▶ **SHORT PROBLEM**:
Quote the lines exactly, starting with the line that contains "for node in" and ending with the line that contains "obj.data.transform(world)", and leave out all other lines.
───
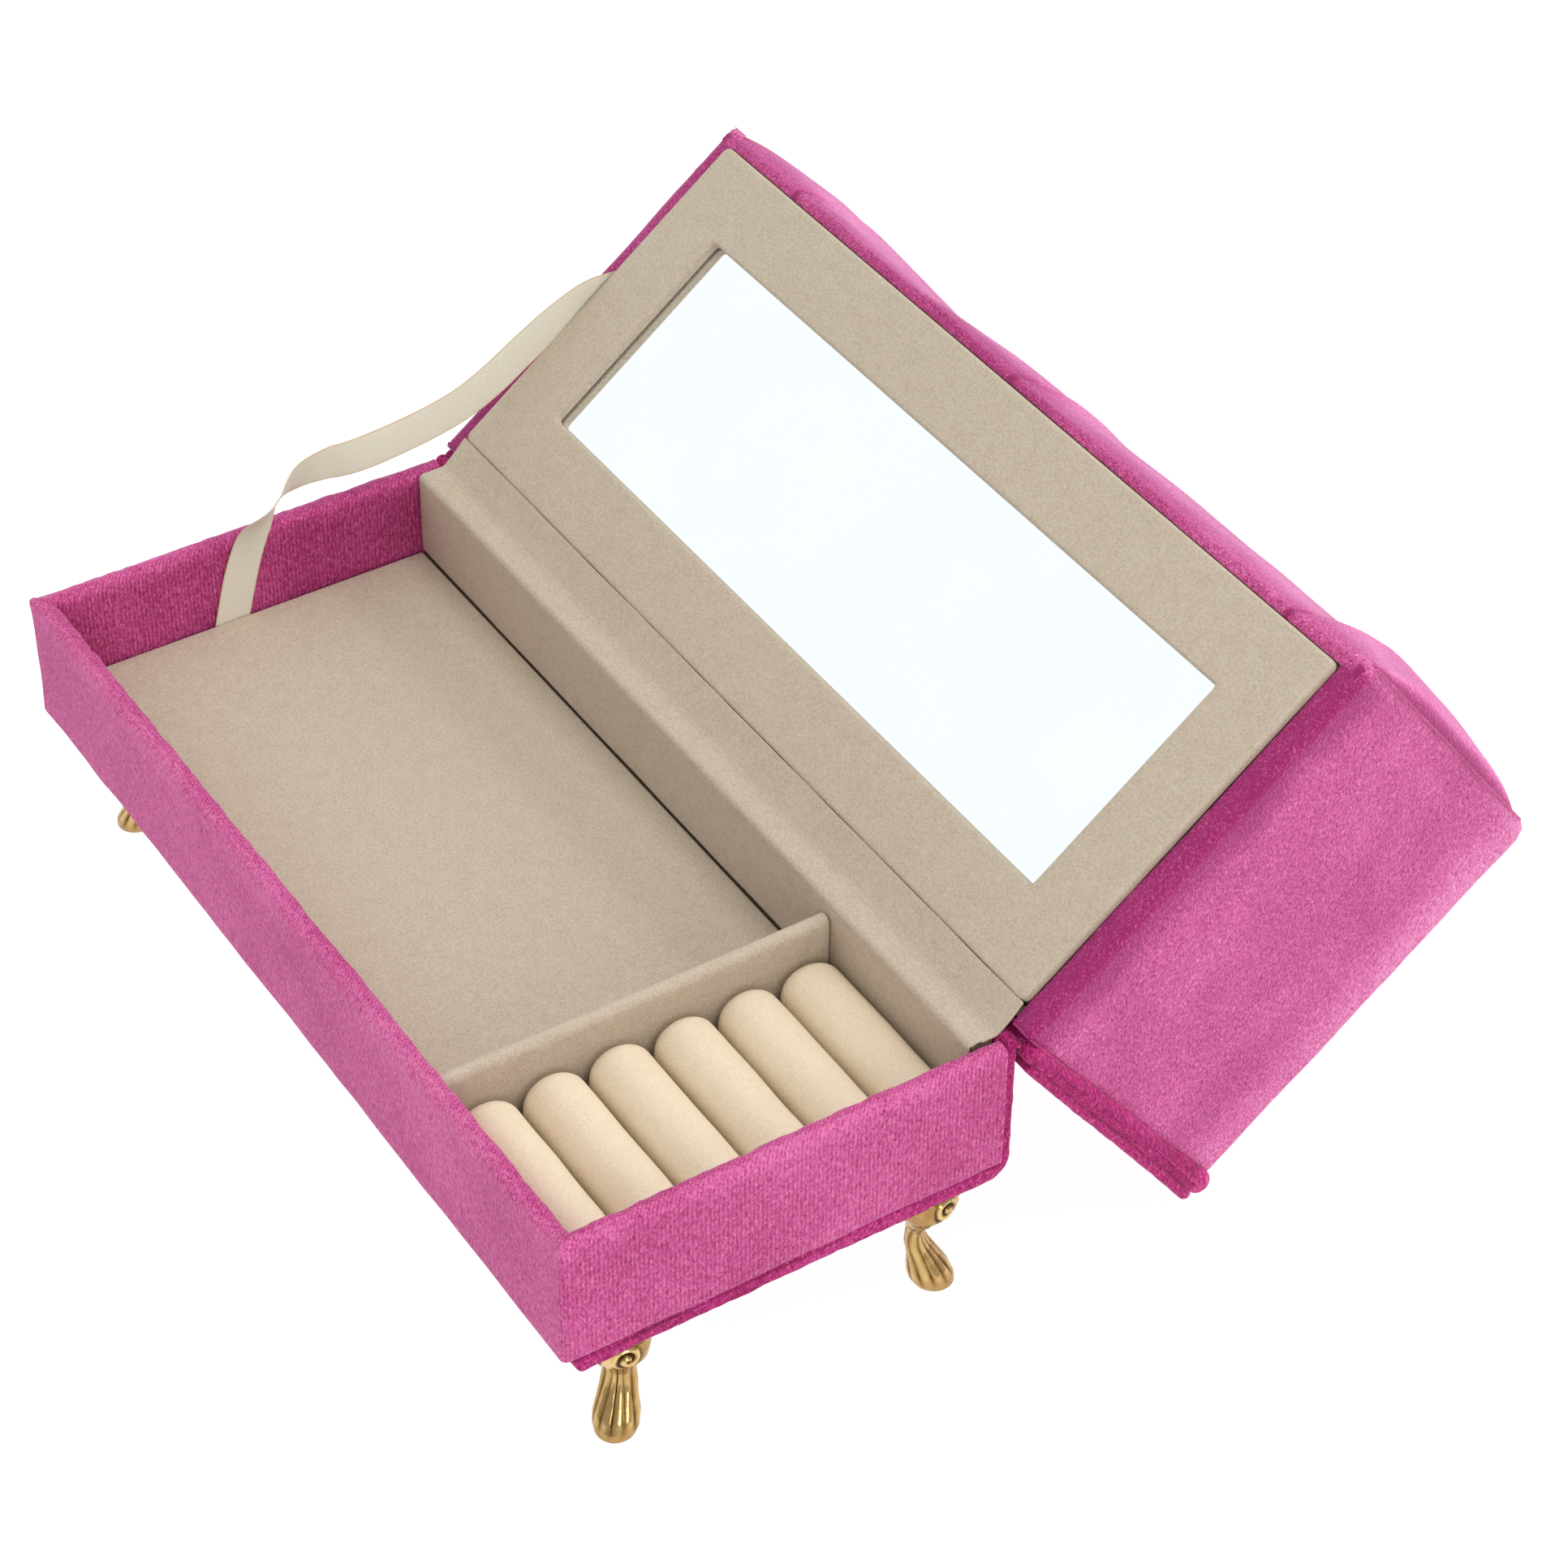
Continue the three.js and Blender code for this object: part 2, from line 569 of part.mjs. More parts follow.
const coverInner = lidBack + GAP + ROLL_THICKNESS + GAP;
const coverEnd = lidTop + COVER_OVER_TOP;
const coverTip = {
  y: coverInner + UPPER_COVER_SPLAY + UPPER_COVER_THICKNESS / 2,
  z: coverEnd - UPPER_COVER_THICKNESS / 2,
};
// The upper board leans out a little towards its free end, about its lower corner.
function leaned(outline) {
  const lean = UPPER_COVER_SPLAY / (coverEnd - rollFrom);
  return outline.map(([a, z]) => [coverInner + a + (z - rollFrom) * lean, z]);
}
function upperSpineVelvet() {
  const t = UPPER_COVER_THICKNESS;
  const r = t / 2;
  const pocket = [(t - SPINE_BOARD - GAP) / 2, (t + SPINE_BOARD + GAP) / 2];
  const pocketEnd = coverEnd - COVER_HEM;
  const outline = [
    [0, rollFrom], [pocket[0], rollFrom], [pocket[0], pocketEnd], [pocket[1], pocketEnd],
    [pocket[1], rollFrom], [t, rollFrom], ...arc(r, coverEnd - r, r, 0, 180),
  ];
  return sweepX(leaned(outline), -spineHalf, spineHalf);
}
function upperSpineBoard() {
  const a = (UPPER_COVER_THICKNESS - SPINE_BOARD) / 2 + BOARD_EASE;
  const b = a + SPINE_BOARD - 2 * BOARD_EASE;
  const end = coverEnd - COVER_HEM - GAP;
  return sweepX(leaned([[a, rollFrom + GAP], [b, rollFrom + GAP], [b, end], [a, end]]),
    -spineHalf + GAP, spineHalf - GAP);
}
add(lid, "upper_spine_velvet", upperSpineVelvet(), materials.velvet);
add(lid, "upper_spine_board", upperSpineBoard(), materials.board);

// ---- Open angle: the lid leans back until the end of its spine rests on z = 0 ----
const tip = { y: coverTip.y - hinge.y, z: coverTip.z - hinge.z };
const openAngle = Math.acos((UPPER_COVER_THICKNESS / 2 - hinge.z) / Math.hypot(tip.y, tip.z))
  - Math.atan2(tip.y, tip.z);
for (const mesh of lid.children) mesh.geometry.translate(0, -hinge.y, -hinge.z);
lid.position.set(0, hinge.y, hinge.z);
lid.rotation.x = -openAngle;

// Where a point of the shut lid lies when the lid is open.
function opened(y, z) {
  const [dy, dz] = [y - hinge.y, z - hinge.z];
  const [c, s] = [Math.cos(openAngle), Math.sin(openAngle)];
  return [hinge.y + dy * c + dz * s, hinge.z - dy * s + dz * c];
}

// ---- Cloth that crosses the hinge, and the ribbon stay ----
// A strip of the given thickness along a [y, z] route.
function strip(route, thickness) {
  const left = [];
  const right = [];
  route.forEach(([y, z], i) => {
    const a = route[Math.max(i - 1, 0)];
    const b = route[Math.min(i + 1, route.length - 1)];
    const [dy, dz] = [b[0] - a[0], b[1] - a[1]];
    const half = thickness / 2 / Math.hypot(dy, dz);
    left.push([y - dz * half, z + dy * half]);
    right.push([y + dz * half, z - dy * half]);
  });
  return [...right, ...left.reverse()];
}

const [panelEdgeY, panelEdgeZ] = opened(panelBack + GAP, panelZ + PANEL_THICKNESS * 0.35);
const liningRoute = [
  [back + 0.1, rim - SUEDE / 2], [back + 2, rim + 0.3], [back + 3.6, rim + 2.2],
  [panelEdgeY - 0.4, panelEdgeZ - 0.3],
];
add(box, "hinge_lining", sweepX(strip(liningRoute, SUEDE), -liningHalf + 1, liningHalf - 1), materials.suede);

const [upperY, upperZ] = opened(coverInner + UPPER_COVER_THICKNESS, rollFrom);
const pinch = [spineOuter - 0.2, rim - 1.2];
const velvetRoute = [
  [spineOuter - VELVET / 2, lowerSpineTop + GAP], pinch, [spineOuter + 0.9, rim - 1.5],
  [upperY + 1, (upperZ + rim) / 2], [upperY + 0.1, upperZ + 0.6],
];
add(box, "hinge_velvet", sweepX(strip(velvetRoute, VELVET), -baseHalf, baseHalf), materials.velvet);

// Route of the ribbon's middle line, from under the floor pad to the inside of the lid, as [y, z].
const ribbonPoints = [
  [-5.2, 38], [-3.9, 44], [-1.2, 54], [2.2, 63], [6.6, 70], [13.5, 73.6], [25.8, 73], [39.4, 74],
  [51, 76.2], [59.5, 79.8], [67.6, 84.6], [76, 89.2], [84.5, 92.4], [91, 92.2],
];
function ribbonStay() {
  const curve = new THREE.CatmullRomCurve3(ribbonPoints.map(([y, z]) => new THREE.Vector3(0, y, z)));
  const route = curve.getPoints(60).map((p) => [p.y, p.z]);
  const geometry = sweepX(strip(route, RIBBON_WIDTH), 0, RIBBON_THICKNESS);
  const position = geometry.getAttribute("position");
  const [first, last] = [ribbonPoints[0][0], ribbonPoints.at(-1)[0]];
  for (let i = 0; i < position.count; i++) {
    const along = THREE.MathUtils.clamp((position.getY(i) - first) / (last - first), 0, 1);
    position.setX(i, position.getX(i) - innerX + 0.2 - 0.75 * along);
  }
  return geometry;
}
add(box, "ribbon_stay", ribbonStay(), materials.satin);

// ---- Put the middle of the open box's footprint on the origin ----
box.updateMatrixWorld(true);
const bounds = new THREE.Box3().setFromObject(box, true);
box.position.y = -(bounds.min.y + bounds.max.y) / 2;

export default box;
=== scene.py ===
"""Looks of the velvet jewelry box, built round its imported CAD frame.

Shapes are worked out in millimetres in the row frame, and meshes are made in metres.
Lid pieces are shaped with the lid shut and then swung open about the hinge.
"""
import json
import math

import bmesh
import bpy
import numpy as np
from mathutils import Matrix, Vector, noise


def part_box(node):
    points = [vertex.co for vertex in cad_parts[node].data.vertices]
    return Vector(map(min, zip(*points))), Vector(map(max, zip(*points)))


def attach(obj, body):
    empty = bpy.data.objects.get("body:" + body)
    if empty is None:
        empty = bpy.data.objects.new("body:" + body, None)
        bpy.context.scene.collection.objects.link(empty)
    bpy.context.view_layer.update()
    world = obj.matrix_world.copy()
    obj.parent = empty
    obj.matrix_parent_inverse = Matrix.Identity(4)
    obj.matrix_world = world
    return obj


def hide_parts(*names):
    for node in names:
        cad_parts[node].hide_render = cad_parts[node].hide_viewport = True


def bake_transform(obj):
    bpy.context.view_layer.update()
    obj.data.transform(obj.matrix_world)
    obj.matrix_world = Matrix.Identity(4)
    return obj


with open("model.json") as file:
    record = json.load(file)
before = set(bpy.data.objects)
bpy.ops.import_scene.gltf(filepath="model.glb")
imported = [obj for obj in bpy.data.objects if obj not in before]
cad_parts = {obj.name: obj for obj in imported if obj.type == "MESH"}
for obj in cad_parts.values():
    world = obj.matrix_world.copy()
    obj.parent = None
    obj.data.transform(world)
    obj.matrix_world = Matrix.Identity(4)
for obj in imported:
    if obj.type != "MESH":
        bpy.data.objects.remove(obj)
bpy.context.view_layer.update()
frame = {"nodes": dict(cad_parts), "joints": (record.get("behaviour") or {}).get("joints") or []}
MM = 0.001
noise.seed_set(7)

# ---- Camera: a long lens above the front right corner ----
AZIMUTH, ELEVATION, TILT = (math.radians(a) for a in (56.91, 40.33, 0.74))
CAMERA_PLACE = (0.53754, -0.34284, 0.58291)
FOCAL_MM = 94.9
back_axis = Vector((math.sin(AZIMUTH) * math.cos(ELEVATION), -math.cos(AZIMUTH) * math.cos(ELEVATION),
                    math.sin(ELEVATION)))
right_axis = Vector((math.cos(AZIMUTH), math.sin(AZIMUTH), 0))
up_axis = back_axis.cross(right_axis)
rolled_right = right_axis * math.cos(TILT) + up_axis * math.sin(TILT)
rolled_up = up_axis * math.cos(TILT) - right_axis * math.sin(TILT)
camera = bpy.data.objects.new("camera", bpy.data.cameras.new("camera"))
bpy.context.scene.collection.objects.link(camera)
turn = Matrix((rolled_right, rolled_up, back_axis)).transposed()
camera.matrix_world = Matrix.Translation(CAMERA_PLACE) @ turn.to_4x4()
camera.data.sensor_width = 36
camera.data.lens = FOCAL_MM
camera.data.clip_start, camera.data.clip_end = 0.02, 20
bpy.context.scene.camera = camera
bpy.context.scene.view_settings.view_transform = "Standard"


# ---- Sizes from the frame, in millimetres ----
def box_mm(node):
    """A node's lowest and highest corners at rest."""
    low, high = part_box(node)
    return np.array(low) / MM, np.array(high) / MM


joint = frame["joints"][0]
hinge = np.array(joint["pos_m"]) / MM
open_angle = math.radians(joint["range_deg"][1])


def turned(points, angle):
    """Points turned about the hinge's axis, in millimetres."""
    p = np.asarray(points, float) - hinge
    c, s = math.cos(angle), math.sin(angle)
    y, z = p[..., 1] * c - p[..., 2] * s, p[..., 1] * s + p[..., 2] * c
    return np.stack([p[..., 0], y, z], -1) + hinge


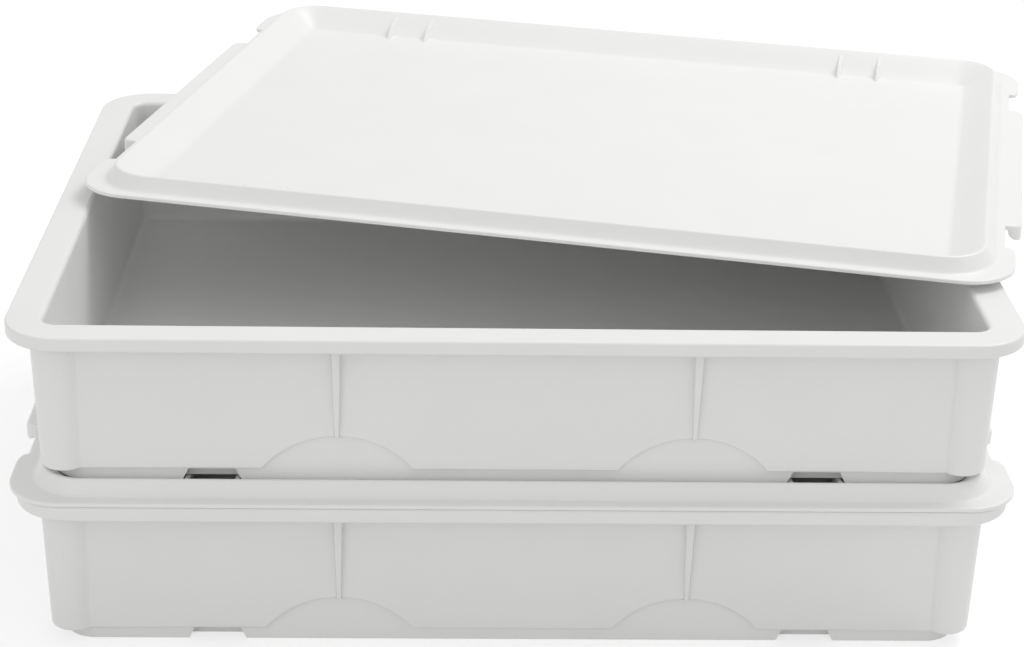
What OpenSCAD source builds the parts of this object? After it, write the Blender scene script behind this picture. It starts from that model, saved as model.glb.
───
▶ **EXERCISE SOLUTION**:
    for node in names:
        cad_parts[node].hide_render = cad_parts[node].hide_viewport = True


def bake_transform(obj):
    bpy.context.view_layer.update()
    obj.data.transform(obj.matrix_world)
    obj.matrix_world = Matrix.Identity(4)
    return obj


with open("model.json") as file:
    record = json.load(file)
before = set(bpy.data.objects)
bpy.ops.import_scene.gltf(filepath="model.glb")
imported = [obj for obj in bpy.data.objects if obj not in before]
cad_parts = {obj.name: obj for obj in imported if obj.type == "MESH"}
for obj in cad_parts.values():
    world = obj.matrix_world.copy()
    obj.parent = None
    obj.data.transform(world)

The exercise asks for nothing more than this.